Hobbies and Personal Interests
Gardening, cooking, genealogy, creative projects, and whatever else you enjoy.
Some of the most satisfying AI uses have nothing to do with work. They are for the things you do because you enjoy them.
Recording Stories and History
Genealogy and family history
If you have ever tried to organise a family tree, you know it quickly becomes a tangle of dates, names, places, and conflicting stories. AI is excellent at helping you structure this information and, critically, at helping you prepare to interview the relatives who actually remember.
After the interview, you can upload your notes or a transcription (use Otter.ai to record and transcribe) and ask AI to help you organise the information into a structured family narrative.
Visual Arts and Media
Photography
Whether you shoot on a proper camera or your phone, AI can help you plan shoots, develop editing ideas, and learn techniques.
You can also photograph one of your own shots and ask AI to suggest edits: "How could I improve the composition and colour grading of this image? Be specific."
Cooking and Food
Cooking beyond meal planning
The meal planning prompts above already cover weekly planning, but AI is useful for the smaller cooking questions too. Scaling a recipe up or down, substituting an ingredient you do not have, adapting a recipe to dietary requirements, or figuring out what to do with leftovers.

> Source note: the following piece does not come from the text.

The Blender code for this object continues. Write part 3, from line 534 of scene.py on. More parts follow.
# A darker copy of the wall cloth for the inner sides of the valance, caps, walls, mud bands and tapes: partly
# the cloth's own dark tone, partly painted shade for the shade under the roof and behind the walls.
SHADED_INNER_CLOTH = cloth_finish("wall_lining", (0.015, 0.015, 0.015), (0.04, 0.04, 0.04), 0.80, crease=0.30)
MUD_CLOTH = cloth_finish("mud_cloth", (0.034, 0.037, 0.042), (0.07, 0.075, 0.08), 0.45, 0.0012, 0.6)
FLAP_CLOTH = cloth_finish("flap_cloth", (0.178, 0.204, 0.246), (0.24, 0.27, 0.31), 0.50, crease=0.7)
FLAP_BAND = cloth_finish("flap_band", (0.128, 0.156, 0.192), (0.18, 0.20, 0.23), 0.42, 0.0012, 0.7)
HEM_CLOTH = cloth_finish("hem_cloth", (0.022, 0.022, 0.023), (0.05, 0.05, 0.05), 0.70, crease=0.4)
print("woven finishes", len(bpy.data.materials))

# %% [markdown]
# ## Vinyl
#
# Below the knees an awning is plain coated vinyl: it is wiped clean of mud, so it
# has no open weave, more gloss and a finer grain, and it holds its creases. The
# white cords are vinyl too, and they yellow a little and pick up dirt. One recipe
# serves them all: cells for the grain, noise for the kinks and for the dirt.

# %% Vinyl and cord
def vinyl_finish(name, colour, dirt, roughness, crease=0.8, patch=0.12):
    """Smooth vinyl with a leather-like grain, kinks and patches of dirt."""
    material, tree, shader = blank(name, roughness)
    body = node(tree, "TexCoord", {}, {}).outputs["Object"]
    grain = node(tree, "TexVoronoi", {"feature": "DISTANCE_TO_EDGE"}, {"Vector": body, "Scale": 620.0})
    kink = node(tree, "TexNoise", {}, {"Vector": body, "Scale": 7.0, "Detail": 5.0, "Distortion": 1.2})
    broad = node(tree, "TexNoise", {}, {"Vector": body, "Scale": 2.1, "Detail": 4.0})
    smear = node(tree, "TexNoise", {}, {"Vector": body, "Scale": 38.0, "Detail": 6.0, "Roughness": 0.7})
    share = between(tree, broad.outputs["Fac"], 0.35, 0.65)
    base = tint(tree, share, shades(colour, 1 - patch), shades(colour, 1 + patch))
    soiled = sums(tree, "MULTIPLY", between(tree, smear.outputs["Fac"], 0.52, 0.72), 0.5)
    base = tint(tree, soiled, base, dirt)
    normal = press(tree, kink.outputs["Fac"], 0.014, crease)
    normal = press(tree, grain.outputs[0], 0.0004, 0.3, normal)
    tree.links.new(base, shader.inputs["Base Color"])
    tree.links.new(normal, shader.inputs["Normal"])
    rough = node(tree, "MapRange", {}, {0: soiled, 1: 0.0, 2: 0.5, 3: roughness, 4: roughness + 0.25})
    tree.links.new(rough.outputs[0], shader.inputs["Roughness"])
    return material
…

This is the everyday version of the fridge photo moment from the tutorial section. You do not need a dedicated app. Just describe what you have and what you want.
Home and Garden
Home projects and DIY
AI can help you plan renovations, design garden layouts, estimate materials, and guide you through repairs. It is remarkably good at working from a photo of a space and suggesting what could be done with it.
Try this right now (free)
Pick a hobby or personal interest you have. Open Claude or ChatGPT and ask it a specific question -- not a generic one. If you garden, describe your actual garden and ask for a planting plan. If you cook, describe what is actually in your fridge and ask for ideas. If you have a home project in mind, describe the space and your budget. The specificity of your question determines the usefulness of the answer.